Frequently asked questions
Is a music residency worth it? It depends entirely on what you need. If the thing blocking your work is time and a room, a residency solves exactly that and it's hard to buy any other way. If what's blocking you is money, contacts, or an audience, a residency is an indirect route at best and the honest answer is probably not.
How long do music residencies last? Usually one week to three months, with one month being the most common length. Note that if you search this, Google may show you an answer about Las Vegas concert residencies running for months or years. That's the other meaning of the word, and it isn't relevant to artist residencies.
Do you need a degree or a label to apply? No, for most programs. Panels are generally looking at the work rather than the credentials, and plenty of programs take self-taught musicians and people with no release history. A few academic or institution-linked programs do have formal requirements, which they state on their own pages.
Can bands or duos apply together? Some programs accept groups, some are built for one person and a room.
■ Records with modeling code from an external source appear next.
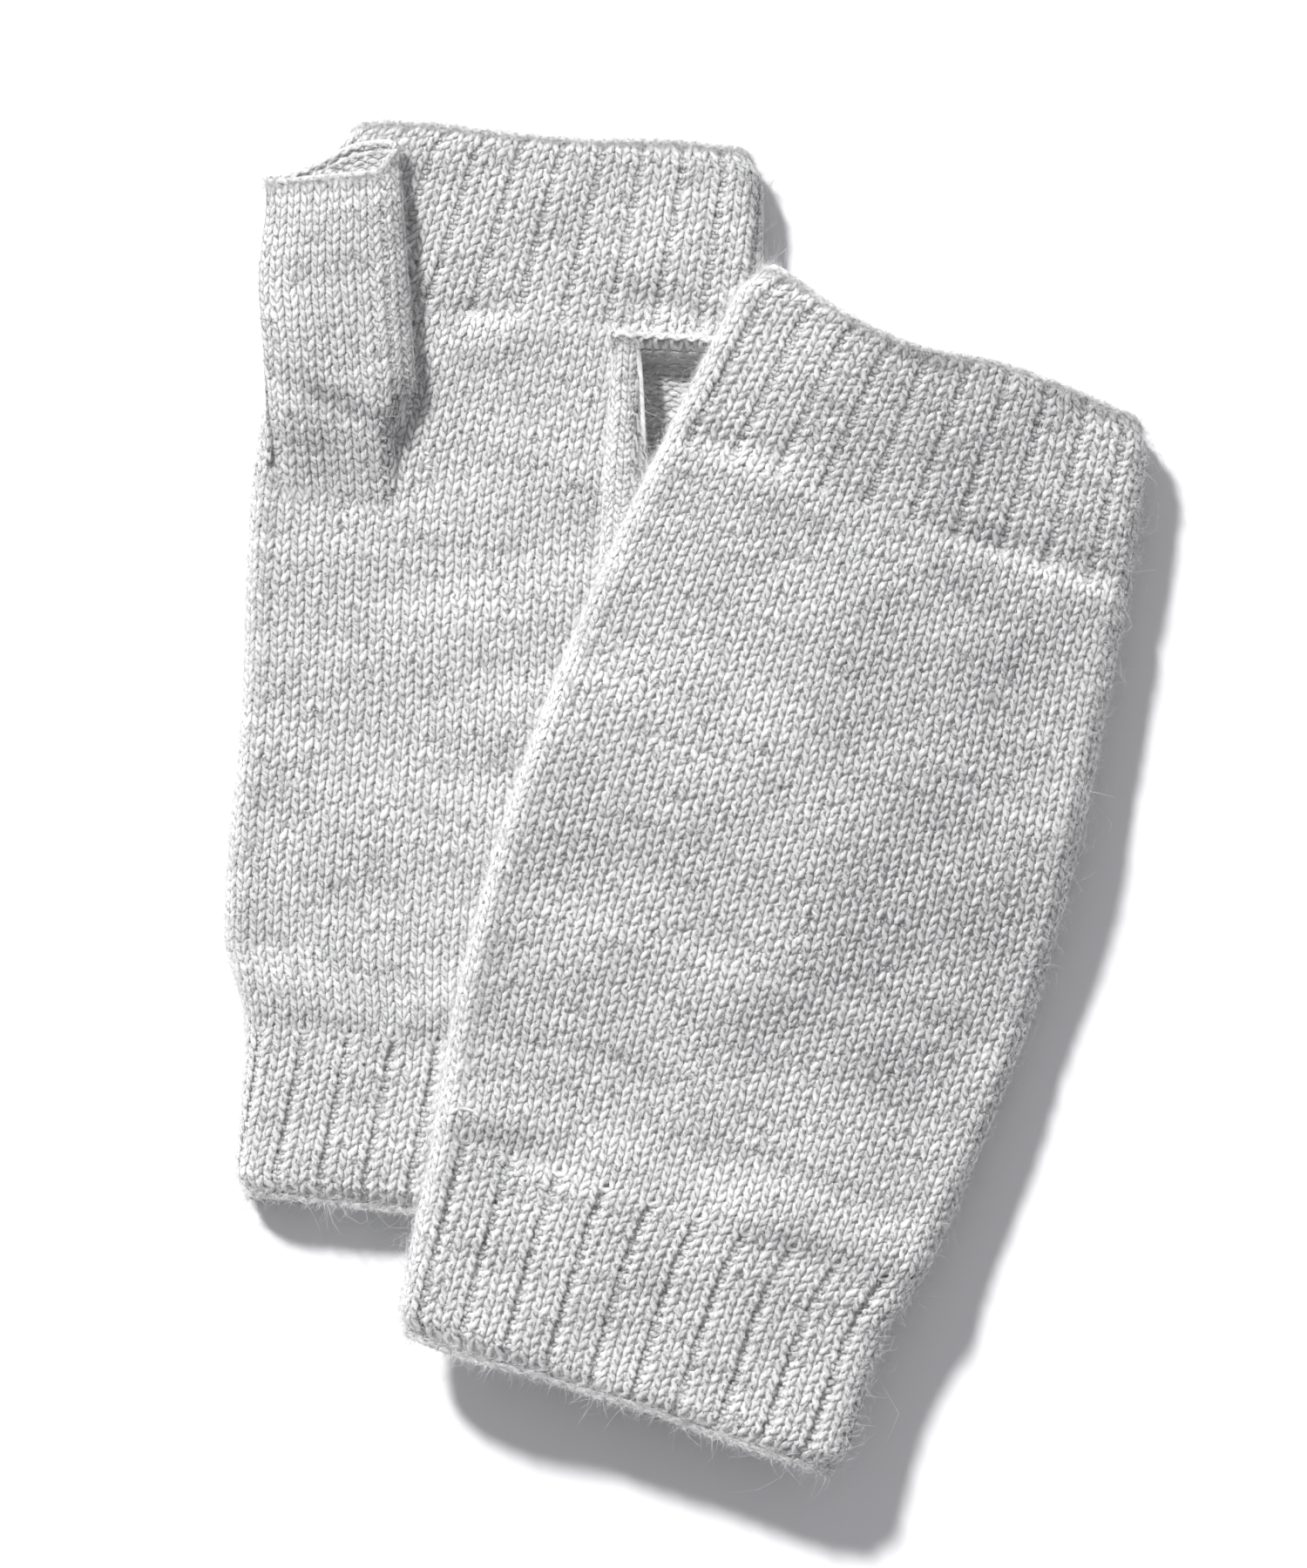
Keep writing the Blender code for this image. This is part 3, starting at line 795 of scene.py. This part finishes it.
def hand_fibres(side, point, flip, seed):
    """Loose fibres of one hand: lying on its face, standing all round it, on its folds and at its rims."""
    wrist = GLOVES[side]["wrist_edge"]
    bands = np.linspace(wrist, FINGER_EDGE, 4)
    all_round = (0, HAND_WALES)
    places = []
    for k, part in enumerate(("wrist", "middle", "fingers")):
        places.append((f"fibres_{part}", (-2, 35), bands[k], bands[k + 1], "face", seed + k, 0.06, 3))
    places.append(("halo", all_round, wrist, FINGER_EDGE, "halo", seed + 5, 0.6, 4))
    for part, fold in (("inner_fold", (-2.2, 2.2)), ("outer_fold", (30.8, 35.2))):
        places.append((f"{part}_fibres", fold, wrist, FINGER_EDGE, "fold", seed + 7, 0.75, 3))
    for part, at in (("wrist_rim", wrist), ("finger_rim", FINGER_EDGE - RIM_FUZZ)):
        places.append((f"{part}_fibres", all_round, at, at + RIM_FUZZ, "rim", seed + 9, 0.7, 4))
    for name, wales, low, high, kind, hair_seed, standing, steps in places:
        obj = fuzz(f"{side}_{name}", point, wales, low, high, kind, flip, hair_seed, standing, steps)
        show(obj, side + "_hand", "edge_yarn" if kind == "rim" else "plain_knit")


def side_seam(side):
    """Linked seam inside the little finger's side: a zigzag of yarn between two rows of stitches."""
    g = GLOVES[side]
    points = []
    along = g["wrist_edge"] + 2.0
    k = 0
    while along < FINGER_EDGE - 2.0:
        across = through(g["outer_side"], along) - 3.1 + 0.35 * (-1) ** k
        x, y = to_world(g["middle"], g["lean"], across, along)
        points.append((x, y, HAND_THICK / 2 + 0.5 * (-1) ** (k // 2) + rest_height(side, x, y)))
        along += COURSE * 0.75
        k += 1
    obj = strand(f"{side}_side_seam_yarn", points, SEAM_R, smooth=4)
    show(obj, side + "_hand", "edge_yarn", f"{side}_side_seam")


def thumb(side):
    """All the pieces of one glove's thumb."""
    g = GLOVES[side]
    flip = 1.0 if side == "left" else -1.0
    courses = g["thumb_courses"]
    step = (THUMB_KNIT - 0.9) / (courses + 0.5)

    def point(wale, up):
        return thumb_point(side, wale, up)

    def to_up(course):
        return THUMB_KNIT - 0.9 - course * step

    def attach(obj, slot, *nodes):
        if nodes:
            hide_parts(*nodes)
        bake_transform(obj)

    all_round = (0, THUMB_WALES)
    knit = knitting(f"{side}_thumb_knit", point, 0, courses, THUMB_WALES, to_up, lambda course: 0.0, YARN,
                    flip, seed=8, coarse=12 if side == "right" else 10)
    attach(knit, "plain_knit")
    ground = backing(f"{side}_thumb_ground", point, 0.5, THUMB_KNIT - 0.4, 30, 72, THUMB_WALES, flip)
    attach(ground, "plain_knit", f"{side}_thumb_tube")
    attach(bound_edge(f"{side}_thumb_edge_chain", point, THUMB_KNIT - 0.2, THUMB_WALES, flip),
           "edge_yarn", f"{side}_thumb_edge")
    attach(fuzz(f"{side}_thumb_fibres", point, all_round, 3.0, THUMB_KNIT, "thumb", flip, 9, 0.35),
           "plain_knit")
    attach(fuzz(f"{side}_thumb_rim_fibres", point, all_round, THUMB_KNIT - RIM_FUZZ, THUMB_KNIT,
                "thumb_rim", flip, 10, 0.7, 4), "edge_yarn")
    thumb_seam(side)


def thumb_seam(side):
    """Join round the root of the thumb, a half ring under the stitches."""
    g = GLOVES[side]
    seam = []
    for k in range(15):
        a = math.pi * (1 + k / 14)
        across, along = 15.2 * math.cos(a), 1.0 + 7.4 * math.sin(a)
        x, y = to_world(g["thumb_root"], g["thumb_lean"], across, along)
        seam.append((x, y, HAND_THICK - 1.5 if side == "left" else LIFT + RAISE + 0.3))
    obj = strand(f"{side}_thumb_seam_yarn", seam, SEAM_R)
    show(obj, side + "_hand", "edge_yarn", f"{side}_thumb_seam")


def darns():
    """Crotch darn of each thumb, and the worked-in end on the right glove's wrist rib."""
    for side in GLOVES:
        g = GLOVES[side]
        points = []
        for k in range(13):
            across = THUMB_WIDTH / 2 + 1.0 + 0.8 * math.sin(k * math.pi / 2)
            along = -7.0 + 0.62 * k
            x, y = to_world(g["thumb_root"], g["thumb_lean"], across, along)
            face = HAND_THICK - 1.0 if side == "left" else rest_height(side, x, y) + 0.35
            points.append((x, y, float(face) + 0.35 * math.cos(k * math.pi) * g["up"]))
        obj = strand(f"{side}_crotch_darn_yarn", points, DARN_R)
        show(obj, side + "_hand", "edge_yarn", f"{side}_crotch_darn")
    g = GLOVES["right"]
    points = []
    for k in range(8):
        turn = math.pi * (0.1 + 0.95 * k / 7)
        across, along = -42.5 + 2.6 * math.cos(turn), WRIST_RIB_TOP + 3 + 1.8 * math.sin(turn)
        x, y = to_world(g["middle"], g["lean"], across, along)
        sink = 1.4 if k in (0, 7) else 0.1
        points.append((x, y, HAND_THICK + 0.8 - sink + float(rest_height("right", x, y))))
    obj = strand("right_darned_end_yarn", points, DARN_R)
    show(obj, "right_hand", "edge_yarn", "right_darned_end")


for side in GLOVES:
    hand(side)
    thumb(side)
    side_seam(side)
darns()


# ---------------------------------------------------------------- stage, light and camera

def stage():
    """Soft white table, one broad sun and an even fill."""
    size = 3.0
    mesh = bpy.data.meshes.new("floor")
    corners = [(-size, -size, 0), (size, -size, 0), (size, size, 0), (-size, size, 0)]
    mesh.from_pydata(corners, [], [(0, 1, 2, 3)])
    floor = bpy.data.objects.new("floor", mesh)
    bpy.context.scene.collection.objects.link(floor)
    mat, _, shader = new_material("white_table", 0.9)
    shader.inputs["Base Color"].default_value = (0.90, 0.90, 0.905, 1)
    mesh.materials.append(mat)

    key = bpy.data.objects.new("key", bpy.data.lights.new("key", "SUN"))
    key.data.energy = SUN_POWER
    key.data.angle = math.radians(SUN_WIDTH)
    azimuth, elevation = math.radians(SUN_AZIMUTH), math.radians(SUN_ELEVATION)
    towards = Vector((math.cos(azimuth) * math.cos(elevation), math.sin(azimuth) * math.cos(elevation),
                      math.sin(elevation)))
    key.rotation_euler = towards.to_track_quat("Z", "Y").to_euler()
    bpy.context.scene.collection.objects.link(key)

    world = bpy.data.worlds.new("studio")
    world.use_nodes = True
    world.node_tree.nodes["Background"].inputs["Color"].default_value = FILL_COLOUR
    world.node_tree.nodes["Background"].inputs["Strength"].default_value = FILL
    bpy.context.scene.world = world


def camera():
    """Straight above the gloves, looking down, so that the frame is FRAME_WIDTH wide on the table."""
    cam = bpy.data.objects.new("camera", bpy.data.cameras.new("camera"))
    cam.data.sensor_width = 36.0
    cam.data.sensor_fit = "HORIZONTAL"
    cam.data.lens = cam.data.sensor_width * CAMERA_AT[2] / FRAME_WIDTH
    cam.location = CAMERA_AT
    bpy.context.scene.collection.objects.link(cam)
    bpy.context.scene.camera = cam


stage()
camera()
bpy.context.scene.view_settings.view_transform = "Standard"
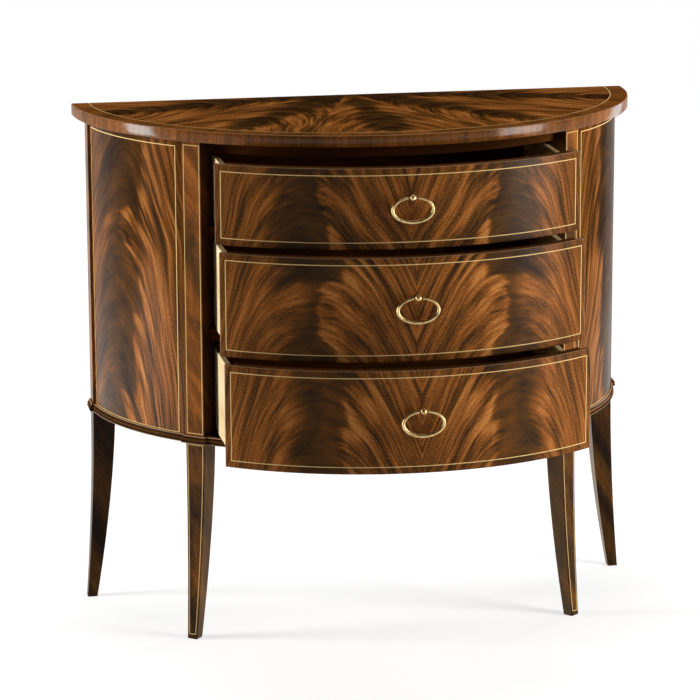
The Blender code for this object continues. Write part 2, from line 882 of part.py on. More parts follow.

Collaborative applications are common enough that most programs address it directly in their guidelines. Check before you write the application, since a joint application to a solo program is a wasted month of waiting.
What's the difference between a music residency and a concert residency? A music residency in the artist sense gives you time and space to make new work. A concert residency is a run of performances at one venue. Same phrase, two unrelated things, which is why searching for one turns up so much of the other.